The codebase will be split into focused modules so each component can be tested independently before being integrated.
| File | Responsibility |
|---|---|
config.py |
Pin definitions, robot ID, network settings, tunable constants |
motor_control.py |
L298N abstraction: forward, reverse, turn, stop, speed control |
ultrasonic.py |
HC-SR04 distance reading, servo sweep, clearance measurement |
imu.py |
MPU-6050 heading tracking via gyroscope integration |
gps_module.py |
NEO-6M UART parsing, coordinate output |
camera.py |
Frame capture, OpenCV-based obstacle detection |
v2v_comm.py |
UDP broadcast sender and listener threads |
path_planner.py |
Clearance-based angle calculation, IMU-guided turn execution |
main.py |
Main control loop, sensor fusion, V2V coordination logic |
Wiring diagrams and setup instructions will be added as the build progresses.
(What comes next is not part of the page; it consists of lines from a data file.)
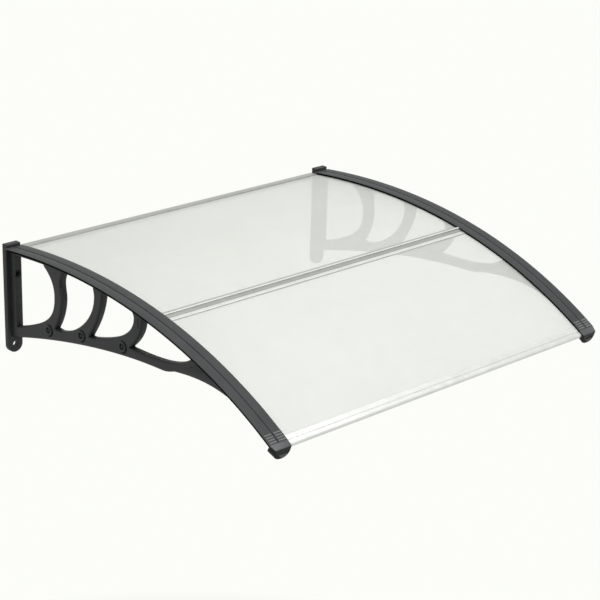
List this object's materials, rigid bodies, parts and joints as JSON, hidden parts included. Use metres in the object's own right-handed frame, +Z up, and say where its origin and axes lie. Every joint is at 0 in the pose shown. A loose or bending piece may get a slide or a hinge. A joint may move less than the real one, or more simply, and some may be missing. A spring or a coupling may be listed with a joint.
{
  "type": "door canopy",
  "caption": "Arched door canopy of clear polycarbonate panels clamped between curved side rails and cross bars, carried by scrolled wall brackets.",
  "frame": {"origin": "middle of the flat back of the rear cross bar, on the wall", "axes": "+X along the wall, +Y into the wall, +Z up; the canopy reaches out towards -Y"},
  "size_m": [1, 0.8977, 0.2606],
  "materials": {
    "bracket": "satin black-grey moulding",
    "rail_cover": "matte dark grey",
    "end_cap": "semi-gloss dark grey",
    "panel": "clear polycarbonate with a slight haze",
    "cross_bar": "satin extrusion",
    "seal": "matte",
    "screw": "satin"
  },
  "bodies": {
    "root": {"bracket_left": "bracket", "bracket_right": "bracket", "rail_cover_left": "rail_cover", "rail_cover_right": "rail_cover", "end_cap_left": "end_cap", "end_cap_right": "end_cap", "rear_panel": "panel", "front_panel": "panel", "rear_bar": "cross_bar", "middle_bar": "cross_bar", "front_bar": "cross_bar", "rear_edge_seal_left": "seal", "rear_edge_seal_right": "seal", "front_edge_seal_left": "seal", "front_edge_seal_right": "seal", "cover_screw_1_left": "screw", "cover_screw_1_right": "screw", "cover_screw_2_left": "screw", "cover_screw_2_right": "screw", "cover_screw_3_left": "screw", "cover_screw_3_right": "screw", "cover_screw_4_left": "screw", "cover_screw_4_right": "screw"}
  },
  "joints": []
}
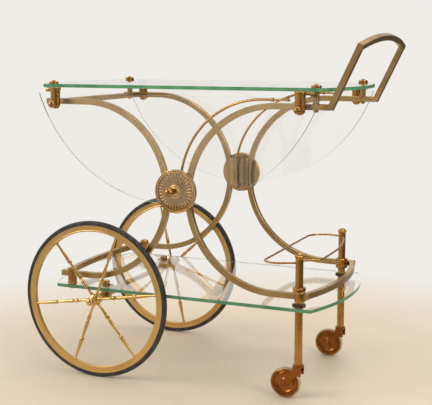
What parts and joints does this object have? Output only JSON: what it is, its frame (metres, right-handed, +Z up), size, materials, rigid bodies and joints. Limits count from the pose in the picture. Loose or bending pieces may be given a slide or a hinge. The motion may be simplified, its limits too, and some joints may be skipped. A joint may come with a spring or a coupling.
{
  "type": "dessert trolley",
  "caption": "Brass and glass dessert trolley with large spoked wheels, casters, half-moon drop leaves, a glass shelf and an arched handle.",
  "frame": {"origin": "on the floor, under the middle of the trolley's box", "axes": "+X towards the handle end, +Y towards the far side, +Z up"},
  "size_m": [0.8504, 0.504, 0.8273],
  "materials": {
    "aged_brass": "satin, aged brown",
    "warm_brass": "satin, lightly aged",
    "polished_brass": "polished",
    "rim_brass": "brushed satin",
    "copper_brass": "satin, copper brown",
    "clear_glass": "clear, polished green edge",
    "tyre_rubber": "matte",
    "caster_rubber": "matte, yellowed cream",
    "washer_rubber": "matte, dark brown"
  },
  "bodies": {
    "frame": {"near_left_arc": "aged_brass", "far_left_arc": "aged_brass", "near_right_arc": "aged_brass", "far_right_arc": "aged_brass", "handle_arms": "aged_brass", "handle_grip": "aged_brass", "near_medallion": "warm_brass", "far_medallion": "warm_brass", "medallion_backs": "aged_brass", "arm_housings": "aged_brass", "top_left_crossbar": "aged_brass", "lower_left_crossbar": "aged_brass", "lower_right_crossbar": "aged_brass", "top_glass": "clear_glass", "clamp_screws": "warm_brass", "clamp_spacers": "aged_brass", "clamp_nuts": "warm_brass", "hinge_ears": "aged_brass", "hinge_pins": "warm_brass", "lower_glass": "clear_glass", "shelf_posts": "warm_brass", "near_leg": "warm_brass", "far_leg": "warm_brass", "leg_finials": "warm_brass", "leg_collars": "warm_brass", "shelf_washers": "washer_rubber", "bottle_gallery": "warm_brass", "caster_sockets": "copper_brass", "axle": "aged_brass", "axle_brackets": "aged_brass", "bracket_screws": "warm_brass", "axle_collars": "warm_brass", "axle_caps": "polished_brass"},
    "near_wheel": {"near_tyre": "tyre_rubber", "near_rim": "rim_brass", "near_spokes": "polished_brass", "near_hub": "polished_brass"},
    "near_leaf": {"near_leaf_glass": "clear_glass", "near_leaf_clips": "warm_brass", "near_clip_screws": "warm_brass", "near_leaf_knob": "warm_brass"},
    "near_arm": {"near_support_arm": "warm_brass"},
    "near_caster": {"near_caster_yoke": "copper_brass", "near_caster_pin": "copper_brass"},
    "near_caster_roller": {"near_caster_wheel": "copper_brass", "near_caster_tyre": "caster_rubber"},
    "far_wheel": {"far_tyre": "tyre_rubber", "far_rim": "rim_brass", "far_spokes": "polished_brass", "far_hub": "polished_brass"},
    "far_leaf": {"far_leaf_glass": "clear_glass", "far_leaf_clips": "warm_brass", "far_clip_screws": "warm_brass", "far_leaf_knob": "warm_brass"},
    "far_arm": {"far_support_arm": "warm_brass"},
    "far_caster": {"far_caster_yoke": "copper_brass", "far_caster_pin": "copper_brass"},
    "far_caster_roller": {"far_caster_wheel": "copper_brass", "far_caster_tyre": "caster_rubber"}
  },
  "joints": [
    {"name": "near_wheel_spin", "type": "hinge", "parent": "frame", "child": "near_wheel", "pos_m": [-0.23273, -0.214, 0.1925], "axis": [0, 1, 0], "continuous": true},
    {"name": "near_leaf_hinge", "type": "hinge", "parent": "frame", "child": "near_leaf", "pos_m": [-0.01923, -0.217, 0.696], "axis": [-1, 0, 0], "range_deg": [0, 90]},
    {"name": "near_arm_swing", "type": "hinge", "parent": "frame", "child": "near_arm", "pos_m": [-0.01923, -0.17125, 0.47], "axis": [0, 0, -1], "range_deg": [-35, 5]},
    {"name": "near_caster_swivel", "type": "hinge", "parent": "frame", "child": "near_caster", "pos_m": [0.27077, -0.17025, 0.0775], "axis": [0, 0, 1], "continuous": true},
    {"name": "near_caster_roll", "type": "hinge", "parent": "near_caster", "child": "near_caster_roller", "pos_m": [0.24077, -0.17025, 0.0355], "axis": [0, 1, 0], "continuous": true},
    {"name": "far_wheel_spin", "type": "hinge", "parent": "frame", "child": "far_wheel", "pos_m": [-0.23273, 0.214, 0.1925], "axis": [0, 1, 0], "continuous": true},
    {"name": "far_leaf_hinge", "type": "hinge", "parent": "frame", "child": "far_leaf", "pos_m": [-0.01923, 0.217, 0.696], "axis": [1, 0, 0], "range_deg": [0, 90]},
    {"name": "far_arm_swing", "type": "hinge", "parent": "frame", "child": "far_arm", "pos_m": [-0.01923, 0.17125, 0.47], "axis": [0, 0, 1], "range_deg": [-35, 5]},
    {"name": "far_caster_swivel", "type": "hinge", "parent": "frame", "child": "far_caster", "pos_m": [0.27077, 0.17025, 0.0775], "axis": [0, 0, 1], "continuous": true},
    {"name": "far_caster_roll", "type": "hinge", "parent": "far_caster", "child": "far_caster_roller", "pos_m": [0.24077, 0.17025, 0.0355], "axis": [0, 1, 0], "continuous": true}
  ]
}
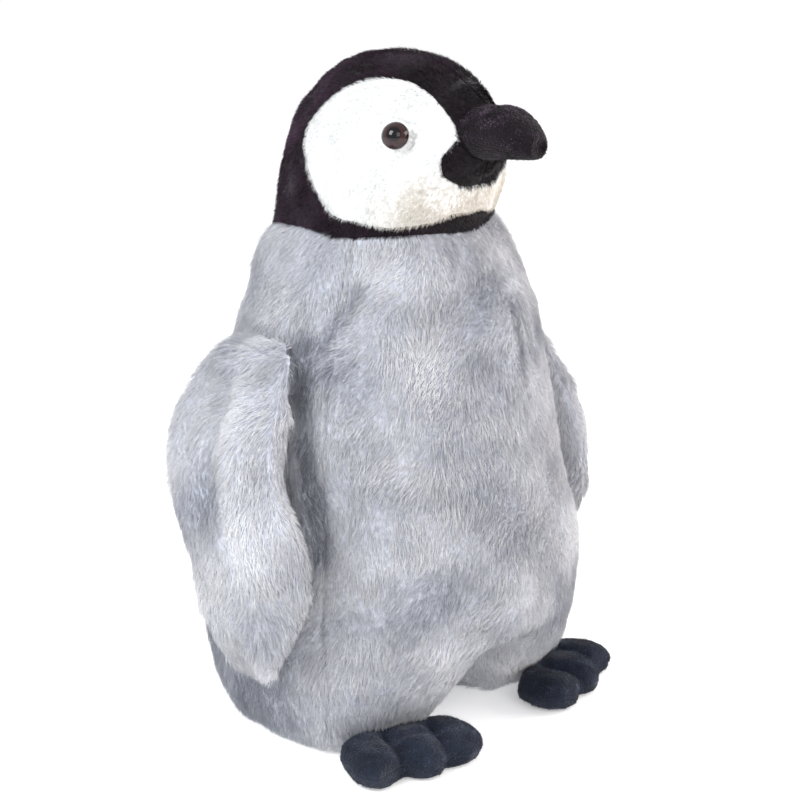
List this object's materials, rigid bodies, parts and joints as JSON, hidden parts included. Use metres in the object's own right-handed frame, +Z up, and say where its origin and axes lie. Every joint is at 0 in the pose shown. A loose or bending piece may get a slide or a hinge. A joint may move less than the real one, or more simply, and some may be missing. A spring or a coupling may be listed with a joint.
{
  "type": "plush penguin chick",
  "caption": "Stuffed penguin chick with a weighted base, plastic eyes, a hooked beak, two hanging flippers, two toed feet and a short tail.",
  "frame": {"origin": "on the flat underside of the base panel, on the toy's middle plane and under the widest part of its body", "axes": "+Z up, -Y towards the belly and beak, +X towards the toy's own left flipper"},
  "size_m": [0.2426, 0.2091, 0.3259],
  "materials": {
    "grey_pile": "matte",
    "base_cloth": "matte",
    "filling": "matte",
    "pouch_cloth": "matte",
    "pellets": "matte",
    "black_pile": "matte",
    "white_pile": "matte",
    "eye_lens": "gloss",
    "eye_post": "satin",
    "eye_washer": "satin",
    "beak_fleece": "matte",
    "foot_fleece": "matte",
    "label_ribbon": "satin"
  },
  "bodies": {
    "torso": {"belly_panel": "grey_pile", "back_panel_left": "grey_pile", "back_panel_right": "grey_pile", "base_panel": "base_cloth", "body_stuffing": "filling", "head_stuffing": "filling", "beak_stuffing": "filling", "pellet_pouch_top": "pouch_cloth", "pellet_pouch_bottom": "pouch_cloth", "pellet_fill": "pellets", "hood_left": "black_pile", "hood_right": "black_pile", "chin_left": "black_pile", "chin_right": "black_pile", "cheek_left": "white_pile", "cheek_right": "white_pile", "eye_lens_left": "eye_lens", "eye_lens_right": "eye_lens", "eye_post_left": "eye_post", "eye_post_right": "eye_post", "eye_washer_left": "eye_washer", "eye_washer_right": "eye_washer", "beak_left": "beak_fleece", "beak_right": "beak_fleece", "beak_under": "beak_fleece", "care_label": "label_ribbon"},
    "flipper_left": {"flipper_left_outer": "grey_pile", "flipper_left_inner": "grey_pile", "flipper_left_fill": "filling"},
    "flipper_right": {"flipper_right_outer": "grey_pile", "flipper_right_inner": "grey_pile", "flipper_right_fill": "filling"},
    "foot_left": {"foot_left_fill": "filling", "foot_left_upper": "foot_fleece", "foot_left_sole": "foot_fleece"},
    "foot_right": {"foot_right_fill": "filling", "foot_right_upper": "foot_fleece", "foot_right_sole": "foot_fleece"},
    "tail": {"tail_upper": "grey_pile", "tail_under": "grey_pile", "tail_fill": "filling"}
  },
  "joints": [
    {"name": "flipper_left_lift", "type": "hinge", "parent": "torso", "child": "flipper_left", "pos_m": [0.08245, 0.013, 0.1965], "axis": [0, -1, 0], "range_deg": [0, 70], "stiffness_Nm_per_rad": 0.02},
    {"name": "flipper_right_lift", "type": "hinge", "parent": "torso", "child": "flipper_right", "pos_m": [-0.08245, 0.013, 0.1965], "axis": [0, 1, 0], "range_deg": [0, 70], "stiffness_Nm_per_rad": 0.02},
    {"name": "foot_left_flex", "type": "hinge", "parent": "torso", "child": "foot_left", "pos_m": [0.057, -0.05, 0.015], "axis": [-0.9135, -0.4067, 0], "range_deg": [0, 20], "stiffness_Nm_per_rad": 0.1},
    {"name": "foot_right_flex", "type": "hinge", "parent": "torso", "child": "foot_right", "pos_m": [-0.057, -0.05, 0.015], "axis": [-0.9135, 0.4067, 0], "range_deg": [0, 20], "stiffness_Nm_per_rad": 0.1},
    {"name": "tail_flex", "type": "hinge", "parent": "torso", "child": "tail", "pos_m": [0, 0.1011, 0.03], "axis": [1, 0, 0], "range_deg": [-10, 25], "stiffness_Nm_per_rad": 0.03}
  ]
}
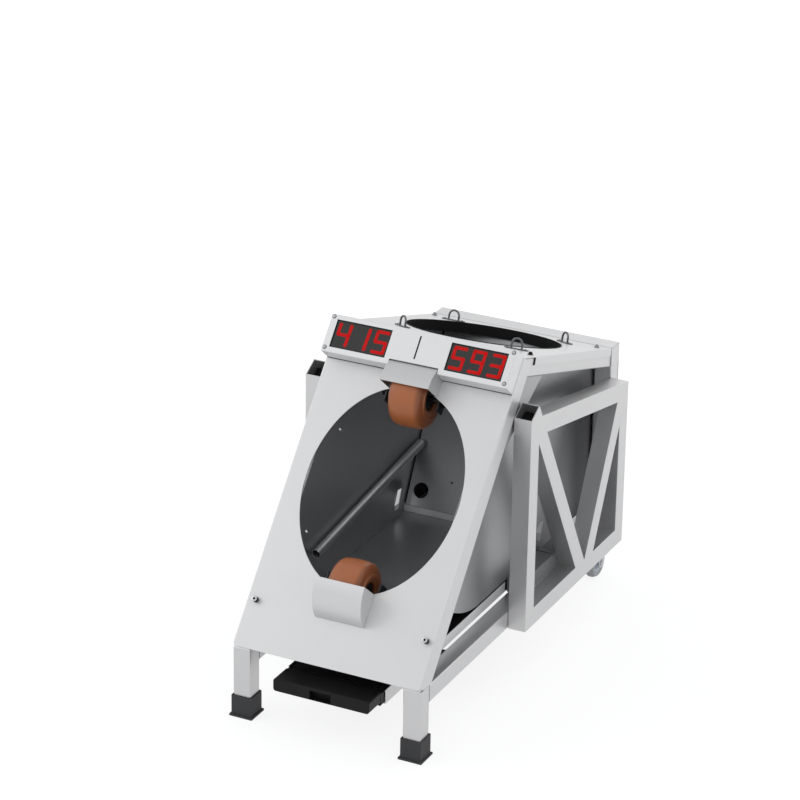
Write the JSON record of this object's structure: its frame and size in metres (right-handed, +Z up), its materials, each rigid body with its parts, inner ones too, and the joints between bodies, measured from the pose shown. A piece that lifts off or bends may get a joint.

| Component | Robot 1 | Robot 2 |
|---|---|---|
| Chassis and motors | Done | Done |
| L298N motor driver | Done | In progress |
| HC-SR04 + servo mount | Done | Pending |
| MPU-6050 IMU | Done | Pending |
| NEO-6M GPS | Done | Pending |
| Pi Camera Module 2 | Mounted | Pending |
| Buck converter and power | Done | In progress |
| GPIO expansion board | Done | Pending |
| V2V communication layer | Not started | — |
| Angle-based navigation | Not started | — |
If roads were fully autonomous, the benefits go beyond just preventing crashes. Vehicles that communicate and coordinate in real time do not need the same buffer space between lanes. Roads could be narrower. Less land cleared for pavement means less heat island effect, less stormwater runoff, and more space left as natural habitat. The safety argument and the environmental argument point at the same solution.
This project is one small step toward understanding how that kind of system works at a fundamental level.